If I wanted to become rich and be an advisor to schools to jack their scores up, I know how to do it. We have certain areas of math that we have the international comparisons on. I can tell you the seven items that we are the weakest on, and if schools just did something in those areas, we’d go up in the international rankings. None of those areas is anything that we would consider the basics.

**MPJ**: What are those area of weakness?

**Dr. Schmidt:** Measurement, error analysis, geometric shapes, perimeter, area and volume, congruence, similarity, vectors, geometric transformations, and three-dimensional geometry. These are not the basics.

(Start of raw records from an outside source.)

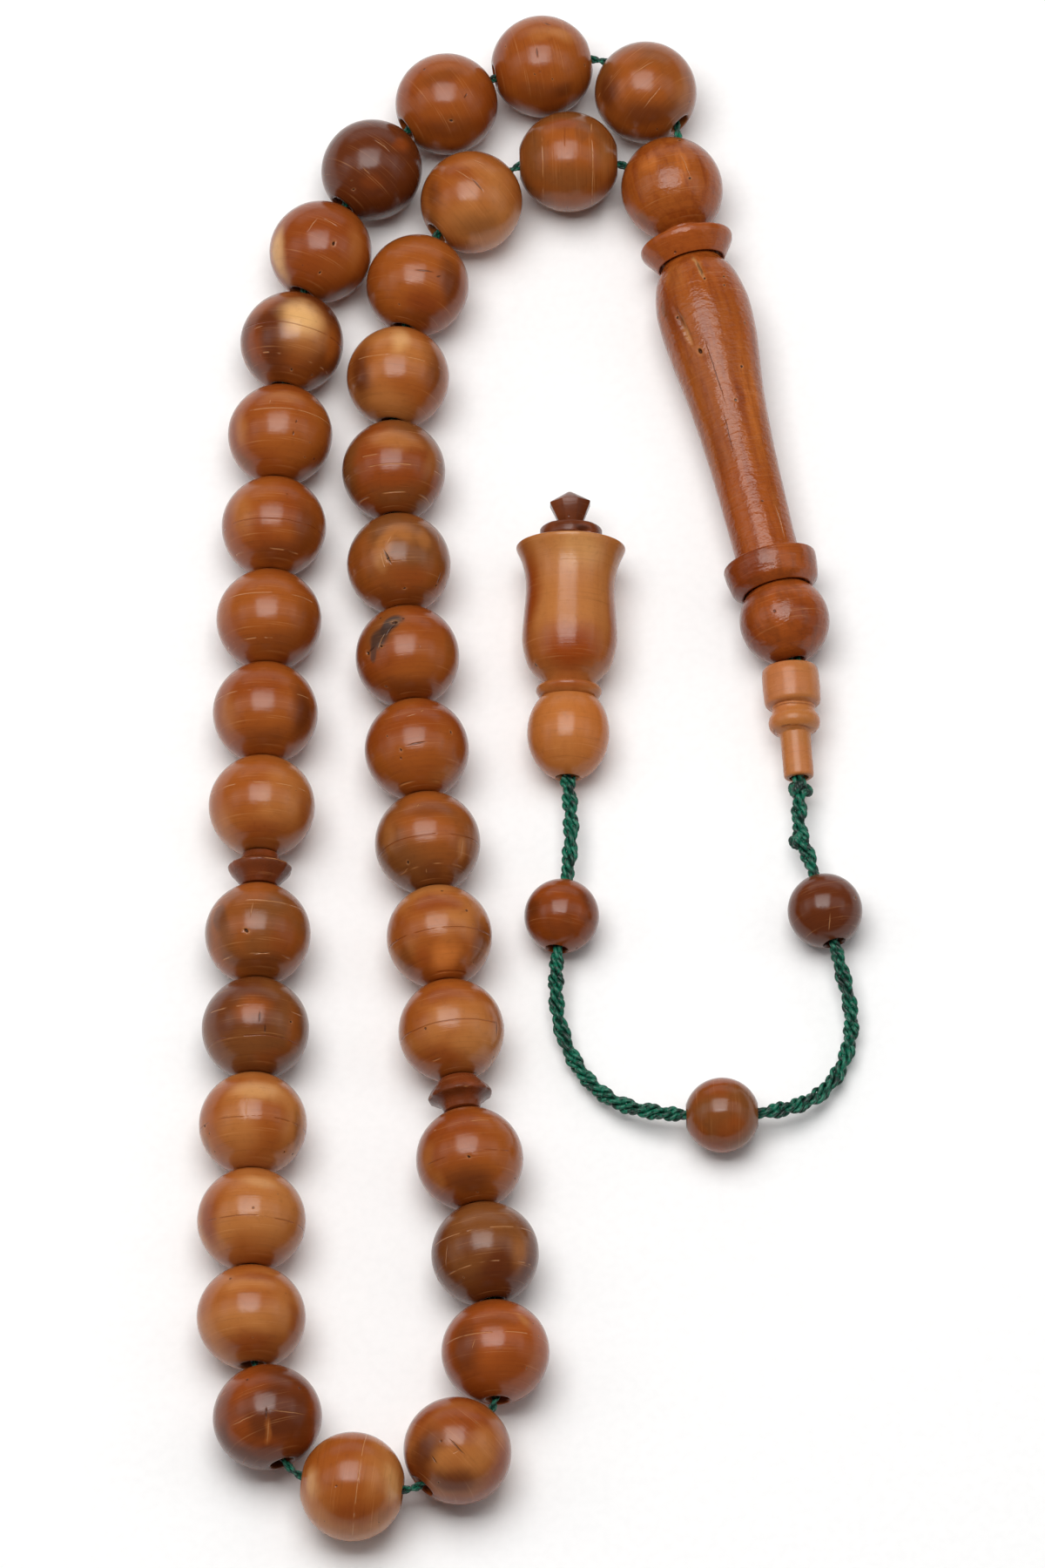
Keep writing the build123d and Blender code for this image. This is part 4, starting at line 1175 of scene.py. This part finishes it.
class MISBAHA_OT_stage(bpy.types.Operator):
    """Set up the pale floor, the soft lights and the camera"""
    bl_idname = "misbaha.stage"
    bl_label = "Stage"

    def execute(self, context):
        self.add_floor(context)
        panels = [
            # name, place, size, power, colour
            ("overhead", (-0.08, 0.135, 0.75), (0.62, 0.54), 4.6, (1.0, 0.99, 0.98)),
            ("overhead_front", (-0.08, 0.02, 0.74), (0.56, 0.30), 0.8, (1.0, 0.99, 0.98)),
            ("front_edge", (-0.08, -0.105, 0.74), (0.46, 0.045), 0.42, (1.0, 1.0, 1.0)),
            ("wing_left", (-0.78, 0.1, 0.72), (0.7, 0.5), 0.9, (0.98, 0.99, 1.0)),
            ("wing_right", (0.62, 0.1, 0.72), (0.7, 0.5), 0.9, (0.98, 0.99, 1.0)),
            ("back", (0.0, 1.3, 0.4), (2.0, 0.6), 2.4, (0.98, 0.99, 1.0)),
            ("left", (-1.1, -0.1, 0.4), (0.9, 0.7), 0.8, (1.0, 0.98, 0.96)),
            ("right", (1.1, -0.1, 0.4), (0.9, 0.7), 0.7, (1.0, 0.98, 0.96)),
        ]
        for name, place, size, power, light_colour in panels:
            light = bpy.data.lights.new(name, "AREA")
            light.shape = "RECTANGLE"
            light.size, light.size_y = size
            light.energy = power
            light.color = light_colour
            lamp = bpy.data.objects.new(name, light)
            lamp.location = place
            back = Vector(place).normalized()
            across = Vector((0, 1, 0)).cross(back).normalized()
            lamp.rotation_euler = Matrix((across, back.cross(across), back)).transposed().to_euler()
            context.scene.collection.objects.link(lamp)
        world = bpy.data.worlds.new("studio")
        world.use_nodes = True
        background = world.node_tree.nodes["Background"]
        background.inputs["Color"].default_value = (0.96, 0.98, 1.0, 1.0)
        background.inputs["Strength"].default_value = 0.1
        context.scene.world = world
        context.scene.view_settings.view_transform = "Standard"

        camera = bpy.data.cameras.new("camera")
        camera.lens = 300
        camera.sensor_width = 36
        camera.clip_start = 0.01
        holder = bpy.data.objects.new("camera", camera)
        holder.location = CAMERA_AIM + OUT * CAMERA_DISTANCE
        holder.rotation_euler = (math.pi / 2 - SEAT_ELEVATION, 0, 0)
        context.scene.collection.objects.link(holder)
        context.scene.camera = holder
        return {"FINISHED"}

    def add_floor(self, context):
        bm = bmesh.new()
        bmesh.ops.create_grid(bm, x_segments=8, y_segments=8, size=4.0)
        mesh = bpy.data.meshes.new("floor")
        bm.to_mesh(mesh)
        bm.free()
        floor = bpy.data.objects.new("floor", mesh)
        floor.location.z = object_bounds()[0].z
        context.scene.collection.objects.link(floor)
        recipe = Recipe("paper_floor")
        grain = recipe.noise(recipe.place, 900.0, 3.0)
        base = recipe.tint(recipe.fade(grain, 0.2, 0.8), (0.93, 0.93, 0.93, 1.0), (0.96, 0.96, 0.96, 1.0))
        recipe.bump(grain, 0.02 * MM, 0.3)
        mesh.materials.append(recipe.finish(base, recipe.between(grain, 0.55, 0.65), specular=0.2))
        floor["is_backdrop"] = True


class MISBAHA_PT_panel(bpy.types.Panel):
    """Lists what makes the prayer beads"""
    bl_label = "Misbaha"
    bl_idname = "MISBAHA_PT_panel"
    bl_space_type = "VIEW_3D"
    bl_region_type = "UI"
    bl_category = "Misbaha"

    def draw(self, context):
        for operator in OPERATORS:
            self.layout.operator(operator.bl_idname)
        for group in (context.scene.misbaha_sizes, context.scene.misbaha_colours):
            box = self.layout.box()
            for name in group.bl_rna.properties.keys():
                if name not in ("rna_type", "name"):
                    box.prop(group, name)


OPERATORS = (
    MISBAHA_OT_stage, MISBAHA_OT_cords, MISBAHA_OT_beads, MISBAHA_OT_spacers, MISBAHA_OT_leading_piece,
    MISBAHA_OT_tip, MISBAHA_OT_tail_beads, MISBAHA_OT_finial, MISBAHA_OT_stopper,
)
CLASSES = (MisbahaSizes, MisbahaColours, *OPERATORS, MISBAHA_PT_panel)


def register():
    for cls in CLASSES:
        bpy.utils.register_class(cls)
    bpy.types.Scene.misbaha_sizes = PointerProperty(type=MisbahaSizes)
    bpy.types.Scene.misbaha_colours = PointerProperty(type=MisbahaColours)


def unregister():
    del bpy.types.Scene.misbaha_colours
    del bpy.types.Scene.misbaha_sizes
    for cls in reversed(CLASSES):
        bpy.utils.unregister_class(cls)


def main():
    register()
    for operator in OPERATORS:
        group, name = operator.bl_idname.split(".")
        getattr(getattr(bpy.ops, group), name)()


if __name__ == "__main__":
    main()
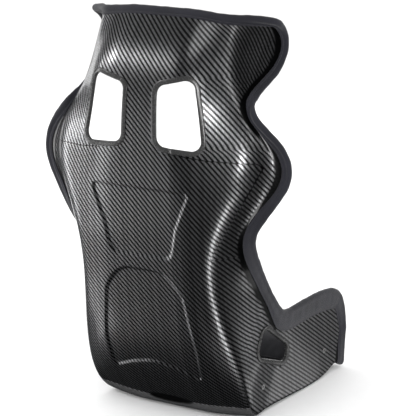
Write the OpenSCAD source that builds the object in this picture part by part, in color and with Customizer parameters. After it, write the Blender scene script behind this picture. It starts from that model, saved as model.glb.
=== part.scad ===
// Fixed-back racing seat: a carbon bucket shell with bound edges, trimmed belt slots,
// threaded side mounts and a set of pads held by hook-and-loop tape.
// Millimetres, +Z up, the seat faces -Y, origin on the floor at the middle of its box.

/* [Shell] */
// Thickness of the laminate
wall = 3.5; // [2.5:0.5:5]
// Stretch of the shell sideways
width_scale = 1; // [0.95:0.01:1.1]
// Facets along the shell for each station
steps_along = 2; // [1:1:3]
// Facets across the shell for each column of points
steps_across = 3; // [2:1:4]

/* [Edge binding] */
// Lap of the binding over the outside of the shoulder wings
shoulder_lap = 10; // [8:1:20]
// Lap of the binding below the shoulder wings, down to the thigh bolsters
rib_lap = 20; // [12:1:26]
// Lap of the binding over the outside of the thigh bolsters
thigh_lap = 38; // [16:1:42]
// Depth of the padded roll beyond the shell's edge
roll = 12; // [8:1:15]

/* [Belt slots] */
// Lap of the rubber trim around a slot
trim_lap = 9; // [6:0.5:11]
// Thickness of the rubber trim
trim_t = 2.2; // [1.5:0.1:3]
// Length of the crotch-belt slot across the seat
crotch_w = 90; // [70:1:110]
// Width of the crotch-belt slot
crotch_d = 46; // [36:1:56]

/* [Side mounts] */
// Bore of the threaded inserts, the tapping size of M8
insert_bore = 6.8; // [5:0.1:8.5]
// Outer diameter of an insert
insert_d = 12; // [10:1:24]
// Length of an insert
insert_len = 16; // [12:1:20]
// Height of the inserts above the floor
insert_z = 70; // [60:1:90]
// Distance between the front and the rear insert
insert_pitch = 290; // [270:5:300]

/* [Pads] */
// Gap between the shell and the back of a pad, which the hook tape fills
pad_gap = 3; // [2.5:0.5:4]
// Thickness of the back, shoulder and head pads
pad_t = 22; // [14:1:28]
// Thickness of the seat cushion
cushion_t = 45; // [30:1:55]
// Thickness of the leg cushion at the front of the seat
leg_cushion_t = 60; // [40:1:70]

/* [Hidden] */
carbon = [.1, .1, .11];
fabric = [.24, .24, .27];
rubber = [.14, .14, .15];
clear = .3;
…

**MPJ**: Tomorrow, our readers will not be able to change the textbooks or create national standards. What can a teacher do in the classroom today that will model the type of change that you and the TIMSS report call for?

**Dr. Schmidt:** That’s a tough question, because most of what I have argued is, based on the data, these really are systemic issues. However, the data also shows that how we teach is as important as what we teach. Teachers should challenge students with more mathematical substance and develop the ideas more conceptually rather than algorithmically.